Directions => Among the records that follow, set down only the lines from the one containing "panel = panel.cut(socket(foot, top, leg_top_radius, length" to the one containing "# the origin", both included, exactly.

Dataset extract =>
════════

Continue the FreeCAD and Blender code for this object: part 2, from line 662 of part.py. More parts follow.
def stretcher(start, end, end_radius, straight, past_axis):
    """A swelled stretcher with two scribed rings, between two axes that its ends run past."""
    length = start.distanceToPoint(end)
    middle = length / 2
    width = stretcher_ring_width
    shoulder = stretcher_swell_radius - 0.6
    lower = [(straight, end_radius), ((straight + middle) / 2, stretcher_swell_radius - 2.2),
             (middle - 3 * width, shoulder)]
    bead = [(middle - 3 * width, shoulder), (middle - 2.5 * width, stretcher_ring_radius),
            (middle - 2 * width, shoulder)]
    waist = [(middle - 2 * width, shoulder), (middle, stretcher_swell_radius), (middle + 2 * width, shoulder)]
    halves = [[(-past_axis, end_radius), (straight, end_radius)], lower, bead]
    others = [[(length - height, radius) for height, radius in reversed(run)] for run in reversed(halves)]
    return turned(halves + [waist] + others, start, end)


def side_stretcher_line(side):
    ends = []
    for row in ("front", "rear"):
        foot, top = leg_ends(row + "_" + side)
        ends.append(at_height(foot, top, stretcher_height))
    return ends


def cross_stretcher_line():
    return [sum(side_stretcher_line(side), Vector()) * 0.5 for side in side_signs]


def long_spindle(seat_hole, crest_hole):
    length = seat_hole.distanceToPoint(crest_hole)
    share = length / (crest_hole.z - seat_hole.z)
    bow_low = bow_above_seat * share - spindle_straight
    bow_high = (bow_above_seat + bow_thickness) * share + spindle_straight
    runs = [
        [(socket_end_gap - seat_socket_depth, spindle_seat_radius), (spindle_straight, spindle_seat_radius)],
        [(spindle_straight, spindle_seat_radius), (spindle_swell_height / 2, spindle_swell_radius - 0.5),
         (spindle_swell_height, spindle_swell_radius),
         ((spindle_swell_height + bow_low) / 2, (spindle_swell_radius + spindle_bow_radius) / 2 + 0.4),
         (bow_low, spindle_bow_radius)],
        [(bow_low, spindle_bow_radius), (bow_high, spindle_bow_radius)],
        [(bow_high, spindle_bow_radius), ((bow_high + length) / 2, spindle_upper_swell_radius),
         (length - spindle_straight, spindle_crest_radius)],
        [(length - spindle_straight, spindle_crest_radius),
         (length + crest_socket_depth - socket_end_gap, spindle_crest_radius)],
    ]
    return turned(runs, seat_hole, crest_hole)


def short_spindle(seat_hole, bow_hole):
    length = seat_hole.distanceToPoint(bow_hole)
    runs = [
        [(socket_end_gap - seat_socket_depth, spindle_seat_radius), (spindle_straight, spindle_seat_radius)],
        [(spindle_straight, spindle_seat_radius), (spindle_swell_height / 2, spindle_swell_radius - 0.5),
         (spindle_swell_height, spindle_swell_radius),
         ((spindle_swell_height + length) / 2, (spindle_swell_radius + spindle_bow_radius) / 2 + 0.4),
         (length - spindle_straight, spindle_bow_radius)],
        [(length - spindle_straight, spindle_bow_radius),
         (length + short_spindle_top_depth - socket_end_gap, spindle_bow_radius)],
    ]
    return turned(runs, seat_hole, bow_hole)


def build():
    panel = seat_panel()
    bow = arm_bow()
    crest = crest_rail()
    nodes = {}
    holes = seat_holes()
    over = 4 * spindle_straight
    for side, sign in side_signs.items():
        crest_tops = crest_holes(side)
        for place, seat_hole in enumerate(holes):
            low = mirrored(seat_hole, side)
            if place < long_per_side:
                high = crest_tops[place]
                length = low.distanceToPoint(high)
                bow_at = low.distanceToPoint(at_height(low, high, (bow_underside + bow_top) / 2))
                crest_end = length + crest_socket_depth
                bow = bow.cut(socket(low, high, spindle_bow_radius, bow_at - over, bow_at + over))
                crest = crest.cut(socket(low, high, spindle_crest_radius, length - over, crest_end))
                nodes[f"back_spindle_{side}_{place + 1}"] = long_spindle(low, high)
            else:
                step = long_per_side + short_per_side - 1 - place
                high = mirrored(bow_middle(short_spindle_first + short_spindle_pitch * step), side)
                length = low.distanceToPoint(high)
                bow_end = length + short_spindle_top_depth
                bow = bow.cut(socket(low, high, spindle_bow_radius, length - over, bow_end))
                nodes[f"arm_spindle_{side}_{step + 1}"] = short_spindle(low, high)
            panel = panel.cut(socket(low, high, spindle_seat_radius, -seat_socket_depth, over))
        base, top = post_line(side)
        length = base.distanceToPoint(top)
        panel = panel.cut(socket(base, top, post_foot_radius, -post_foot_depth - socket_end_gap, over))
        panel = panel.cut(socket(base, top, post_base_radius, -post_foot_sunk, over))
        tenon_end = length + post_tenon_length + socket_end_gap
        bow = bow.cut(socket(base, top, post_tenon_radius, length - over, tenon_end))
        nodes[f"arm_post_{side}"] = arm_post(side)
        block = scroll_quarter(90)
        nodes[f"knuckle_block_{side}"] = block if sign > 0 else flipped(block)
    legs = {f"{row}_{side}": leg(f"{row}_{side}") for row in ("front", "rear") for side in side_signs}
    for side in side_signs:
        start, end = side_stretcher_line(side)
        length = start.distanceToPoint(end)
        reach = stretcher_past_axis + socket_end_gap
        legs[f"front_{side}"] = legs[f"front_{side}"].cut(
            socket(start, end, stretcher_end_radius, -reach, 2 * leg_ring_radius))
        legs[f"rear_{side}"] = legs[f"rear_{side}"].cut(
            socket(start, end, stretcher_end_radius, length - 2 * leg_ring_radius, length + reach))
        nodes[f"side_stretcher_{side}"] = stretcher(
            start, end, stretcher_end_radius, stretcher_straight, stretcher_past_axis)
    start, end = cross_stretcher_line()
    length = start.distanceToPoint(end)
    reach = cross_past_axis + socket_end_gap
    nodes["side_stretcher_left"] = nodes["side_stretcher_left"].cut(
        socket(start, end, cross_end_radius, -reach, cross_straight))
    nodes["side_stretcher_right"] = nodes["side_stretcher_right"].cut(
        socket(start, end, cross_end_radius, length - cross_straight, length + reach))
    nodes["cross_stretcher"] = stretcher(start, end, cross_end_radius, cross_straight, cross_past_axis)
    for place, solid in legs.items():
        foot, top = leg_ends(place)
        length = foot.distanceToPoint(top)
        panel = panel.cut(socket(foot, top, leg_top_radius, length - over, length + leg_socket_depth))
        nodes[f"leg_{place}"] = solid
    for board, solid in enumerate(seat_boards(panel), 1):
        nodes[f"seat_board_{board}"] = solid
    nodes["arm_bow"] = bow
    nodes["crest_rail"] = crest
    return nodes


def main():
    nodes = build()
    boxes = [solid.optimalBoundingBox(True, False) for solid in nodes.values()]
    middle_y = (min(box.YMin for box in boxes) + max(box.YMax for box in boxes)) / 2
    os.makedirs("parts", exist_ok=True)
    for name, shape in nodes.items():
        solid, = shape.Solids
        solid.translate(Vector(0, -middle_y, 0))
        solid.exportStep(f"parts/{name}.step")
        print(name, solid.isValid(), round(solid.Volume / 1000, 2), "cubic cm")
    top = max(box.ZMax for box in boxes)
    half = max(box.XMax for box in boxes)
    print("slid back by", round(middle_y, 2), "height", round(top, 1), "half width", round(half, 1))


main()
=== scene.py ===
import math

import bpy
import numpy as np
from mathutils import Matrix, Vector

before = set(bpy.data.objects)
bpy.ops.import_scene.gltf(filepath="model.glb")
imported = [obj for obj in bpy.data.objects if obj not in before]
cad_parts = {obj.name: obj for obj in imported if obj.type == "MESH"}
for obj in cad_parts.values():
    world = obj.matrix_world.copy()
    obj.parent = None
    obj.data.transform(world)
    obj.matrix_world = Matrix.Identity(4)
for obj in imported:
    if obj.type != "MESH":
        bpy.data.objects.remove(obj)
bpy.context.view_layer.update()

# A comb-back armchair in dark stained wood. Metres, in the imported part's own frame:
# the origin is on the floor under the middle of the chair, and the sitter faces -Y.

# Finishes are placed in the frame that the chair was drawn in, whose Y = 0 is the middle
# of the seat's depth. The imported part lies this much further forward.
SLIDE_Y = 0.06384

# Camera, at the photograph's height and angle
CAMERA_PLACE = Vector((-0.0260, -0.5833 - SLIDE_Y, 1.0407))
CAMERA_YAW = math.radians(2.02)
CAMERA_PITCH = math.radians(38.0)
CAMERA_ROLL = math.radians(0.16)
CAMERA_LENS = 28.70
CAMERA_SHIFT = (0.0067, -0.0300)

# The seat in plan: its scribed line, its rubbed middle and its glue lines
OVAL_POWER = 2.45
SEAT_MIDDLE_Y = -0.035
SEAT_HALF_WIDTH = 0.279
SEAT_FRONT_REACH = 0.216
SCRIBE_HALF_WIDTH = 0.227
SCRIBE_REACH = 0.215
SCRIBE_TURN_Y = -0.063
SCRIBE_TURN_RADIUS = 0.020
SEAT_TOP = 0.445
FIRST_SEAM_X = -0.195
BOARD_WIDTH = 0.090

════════

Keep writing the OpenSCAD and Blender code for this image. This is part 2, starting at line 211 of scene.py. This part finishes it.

════════

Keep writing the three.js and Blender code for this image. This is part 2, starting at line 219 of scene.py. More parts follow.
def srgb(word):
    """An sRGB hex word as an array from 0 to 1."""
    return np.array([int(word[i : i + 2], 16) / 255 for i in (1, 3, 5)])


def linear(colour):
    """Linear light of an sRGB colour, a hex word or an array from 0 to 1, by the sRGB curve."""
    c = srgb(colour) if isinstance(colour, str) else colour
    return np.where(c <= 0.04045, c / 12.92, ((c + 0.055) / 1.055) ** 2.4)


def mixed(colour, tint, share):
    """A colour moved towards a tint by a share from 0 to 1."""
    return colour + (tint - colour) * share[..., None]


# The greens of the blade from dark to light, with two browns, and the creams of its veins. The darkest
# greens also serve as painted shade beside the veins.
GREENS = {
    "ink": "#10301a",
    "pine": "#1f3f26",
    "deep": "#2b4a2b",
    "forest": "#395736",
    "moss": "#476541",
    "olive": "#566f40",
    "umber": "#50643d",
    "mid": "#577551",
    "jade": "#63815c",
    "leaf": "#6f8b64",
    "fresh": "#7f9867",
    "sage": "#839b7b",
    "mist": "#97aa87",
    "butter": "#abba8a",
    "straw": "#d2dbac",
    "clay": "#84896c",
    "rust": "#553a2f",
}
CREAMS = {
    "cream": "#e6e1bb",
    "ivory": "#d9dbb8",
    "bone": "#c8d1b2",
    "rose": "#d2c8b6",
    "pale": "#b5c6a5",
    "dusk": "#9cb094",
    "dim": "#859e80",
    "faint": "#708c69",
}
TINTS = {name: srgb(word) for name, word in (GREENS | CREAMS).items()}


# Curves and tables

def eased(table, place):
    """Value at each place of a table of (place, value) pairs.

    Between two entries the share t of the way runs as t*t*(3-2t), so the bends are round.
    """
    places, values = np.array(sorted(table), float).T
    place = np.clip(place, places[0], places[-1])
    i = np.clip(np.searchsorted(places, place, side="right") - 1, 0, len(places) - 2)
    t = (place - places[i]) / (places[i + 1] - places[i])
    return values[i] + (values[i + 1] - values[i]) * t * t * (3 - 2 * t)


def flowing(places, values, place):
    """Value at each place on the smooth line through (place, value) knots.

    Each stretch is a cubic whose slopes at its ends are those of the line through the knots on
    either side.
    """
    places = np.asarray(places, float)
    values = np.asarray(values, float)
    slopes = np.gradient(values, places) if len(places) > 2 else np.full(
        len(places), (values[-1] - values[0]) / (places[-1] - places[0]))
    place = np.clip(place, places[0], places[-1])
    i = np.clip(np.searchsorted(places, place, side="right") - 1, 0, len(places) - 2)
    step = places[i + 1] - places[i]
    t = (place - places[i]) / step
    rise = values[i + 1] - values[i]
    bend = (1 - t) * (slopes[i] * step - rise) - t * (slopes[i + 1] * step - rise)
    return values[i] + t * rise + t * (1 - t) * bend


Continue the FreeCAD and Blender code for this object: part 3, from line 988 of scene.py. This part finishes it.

════════

Response to this task =>
        panel = panel.cut(socket(foot, top, leg_top_radius, length - over, length + leg_socket_depth))
        nodes[f"leg_{place}"] = solid
    for board, solid in enumerate(seat_boards(panel), 1):
        nodes[f"seat_board_{board}"] = solid
    nodes["arm_bow"] = bow
    nodes["crest_rail"] = crest
    return nodes


def main():
    nodes = build()
    boxes = [solid.optimalBoundingBox(True, False) for solid in nodes.values()]
    middle_y = (min(box.YMin for box in boxes) + max(box.YMax for box in boxes)) / 2
    os.makedirs("parts", exist_ok=True)
    for name, shape in nodes.items():
        solid, = shape.Solids
        solid.translate(Vector(0, -middle_y, 0))
        solid.exportStep(f"parts/{name}.step")
        print(name, solid.isValid(), round(solid.Volume / 1000, 2), "cubic cm")
    top = max(box.ZMax for box in boxes)
    half = max(box.XMax for box in boxes)
    print("slid back by", round(middle_y, 2), "height", round(top, 1), "half width", round(half, 1))


main()
=== scene.py ===
import math

import bpy
import numpy as np
from mathutils import Matrix, Vector

before = set(bpy.data.objects)
bpy.ops.import_scene.gltf(filepath="model.glb")
imported = [obj for obj in bpy.data.objects if obj not in before]
cad_parts = {obj.name: obj for obj in imported if obj.type == "MESH"}
for obj in cad_parts.values():
    world = obj.matrix_world.copy()
    obj.parent = None
    obj.data.transform(world)
    obj.matrix_world = Matrix.Identity(4)
for obj in imported:
    if obj.type != "MESH":
        bpy.data.objects.remove(obj)
bpy.context.view_layer.update()

# A comb-back armchair in dark stained wood. Metres, in the imported part's own frame:
# the origin is on the floor under the middle of the chair, and the sitter faces -Y.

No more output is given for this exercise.